MOVIE: THEY CAME FROM BEYOND SPACE (1967)
Sometimes I wish I was old enough to have done drugs in the 60s.
THEY CAME FROM BEYOND SPACE (1967) was an Amicus-produced movie from 1967, based on the novel The Gods Hate Kansas by Joseph Millard. Only, they don’t really care about Kansas in this version because they’re in England. In the English countryside, a flock of meteors crash land. These meteors contain otherworldly hitchhikers who hijack the minds of all the humans they come in contact with…all, except one. This scientist luckily had just gotten into a car accident and, thus, has a metal plate in his head that blocks their evil rays. Can he stop the spacemen before it’s too late? And what is the extraterrestrial motivation?
They sure tried real hard. The actors approached the material as if it were serious nonfiction. Sadly, they had to fight against a poor script and even worse is the effects. The screenplay offered nothing new. The characters were one-dimensional archtypes. The effects consisted of strobe ligting and liquid kaleidoscope moving images. I don’t think even college students make movies with such lo-fi offerings. You will get some giggles from this flick (and I can’t guarantee that it’s at things done intentionally.
SPOILER ALERT—My biggest problem with the movie was the end.
I’m going to have to find out how The Gods Hate Kansas ended, because the movie ending was beyond horrible. Despite the enslavement of thousands of humans, the aliens are somewhat sympathetic. After all, they just need those slaves to build a new spaceship so that they can return home. Our metal-plated hero is able (in a span of less than a paragraph’s worth of dialogue) to convince the aliens that “You don’t have to force us—we humans will be more than happy to help out.” The final image is of the scientist and lead spaceman shaking hands and agreeing to work together to get the aliens home. I’m sorry, but the last thing I want from a horror story is “I’m Okay, You’re Okay.”

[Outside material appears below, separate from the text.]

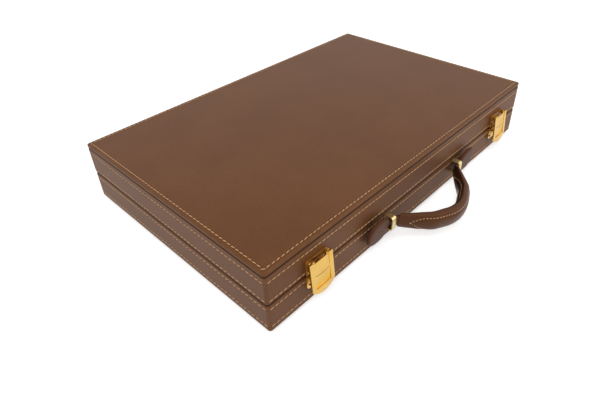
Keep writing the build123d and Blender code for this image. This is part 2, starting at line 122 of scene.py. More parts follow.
class Wiring:
    """Adds and joins the nodes of one node tree."""

    def __init__(self, tree: bpy.types.NodeTree) -> None:
        """Keeps the tree that the nodes go into."""
        self.tree = tree

    def add(self, kind: str, inputs: dict[Any, Any] | None = None, **settings: Any) -> bpy.types.Node:
        """Adds a node.

        Args:
            kind: The node's type name.
            inputs: Values or sockets for its inputs, by name or number.
            **settings: The node's own options.

        Returns:
            The new node.
        """
        node = self.tree.nodes.new(kind)
        for key, value in settings.items():
            setattr(node, key, value)
        for key, value in (inputs or {}).items():
            if isinstance(value, bpy.types.NodeSocket):
                self.join(value, node.inputs[key])
            else:
                node.inputs[key].default_value = value
        return node

    def join(self, source: Any, target: Any) -> None:
        """Links an output socket to an input socket."""
        self.tree.links.new(source, target)

    def sum(self, operation: str, *values: Any, clamp: bool = False) -> bpy.types.NodeSocket:
        """Result of a Math node.

        Args:
            operation: The Math node's operation.
            *values: Its inputs in order.
            clamp: Whether the result is kept from 0 to 1.

        Returns:
            The node's output socket.
        """
        kind = "ShaderNodeMath"
        return self.add(kind, dict(enumerate(values)), operation=operation, use_clamp=clamp).outputs[0]

    def vector(self, operation: str, *values: Any) -> bpy.types.NodeSocket:
        """Vector result of a Vector Math node."""
        return self.add("ShaderNodeVectorMath", dict(enumerate(values)), operation=operation).outputs[0]

    def split(self, vector: Any) -> Any:
        """The x, y and z sockets of a vector."""
        return self.add("ShaderNodeSeparateXYZ", {0: vector}).outputs

    def apart(self, first: Any, second: Any) -> bpy.types.NodeSocket:
        """Distance between two numbers."""
        return self.sum("ABSOLUTE", self.sum("SUBTRACT", first, second))

    def noise(self, place: Any, scale: Any, detail: float, **more: float) -> Any:
        """Noise texture.

        Args:
            place: Where it is read.
            scale: Features in a metre.
            detail: How many finer layers it has.
            **more: Its other inputs by name.

        Returns:
            The node's outputs, Fac and Color.
        """
        inputs = {"Vector": place, "Scale": scale, "Detail": detail, **more}
        return self.add("ShaderNodeTexNoise", inputs).outputs

    def fade(self, value: Any, low: Any, high: Any) -> bpy.types.NodeSocket:
        """Smooth step of a value from 0 at low to 1 at high.

        Args:
            value: Socket or number to map.
            low: Value that gives 0.
            high: Value that gives 1.

        Returns:
            Socket with the share.
        """
        inputs = {"Value": value, "From Min": low, "From Max": high}
        return self.add("ShaderNodeMapRange", inputs, interpolation_type="SMOOTHSTEP").outputs[0]

    def mix(self, share: Any, first: Any, second: Any, mode: str = "MIX") -> bpy.types.NodeSocket:
        """Colour between two colours.

        Args:
            share: Socket or number from 0, the first, to 1, the second.
            first: Colour socket, or a linear colour.
            second: Colour socket, or a linear colour.
            mode: The Mix node's blend type.

        Returns:
            Colour socket.
        """
        colours = [(*c, 1.0) if isinstance(c, tuple) and len(c) == 3 else c for c in (first, second)]
        node = self.add("ShaderNodeMix", {0: share, 6: colours[0], 7: colours[1]},
                        data_type="RGBA", blend_type=mode)
        return node.outputs[2]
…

I did have fun watching the trippy effects and wondering if some of the images were used for electric Kool-Aid acid tests. THEY CAME FROM OUTER SPACE is a fun movie to look at, but a bad movie to watch.
--Jen
BOOK: THE GODS HATE KANSAS by Joseph Millard (1941)
The first time this short novel was published as a book was in 1964, as a paperback original from Monarch Books. It had already seen life elsewhere, though, as far back as 1941, when it was originally published as the main feature in an issue of Startling Stories.
The pulp origins help to explain the flaws in the story. The characterization is shallow, the scientific exposition is excessive, and the alien motivations are completely analogous to human motivations despite having different experiences and intellectual pursuits. In other words, it is missing all of the defining characteristics of the new wave of science fiction that dominated the 1960s. But as a pulp story from the early 1940s, it can and should be judged on different merits. As such a story, the novel is a qualified success.
The dialogue is still unimpressive and the conclusion is ludicrous. But the story adroitly mixes odd science (there was a preponderance of known North American meteorite strikes in Kansas, for example) with an alien invasion story that is just odd enough to stand out. Millard also takes pains to provide us with alien invaders who are unpleasant enough to cause the reader to support ending their plans while pleasant enough to not cause annoyance when the protagonist provides them with an alternative solution to their problems.
In between those poles, Millard provides us with an active, fast-paced adventure story capable of drawing attention. Unfortunately, the writing is stiff enough to lose that attention shortly afterward.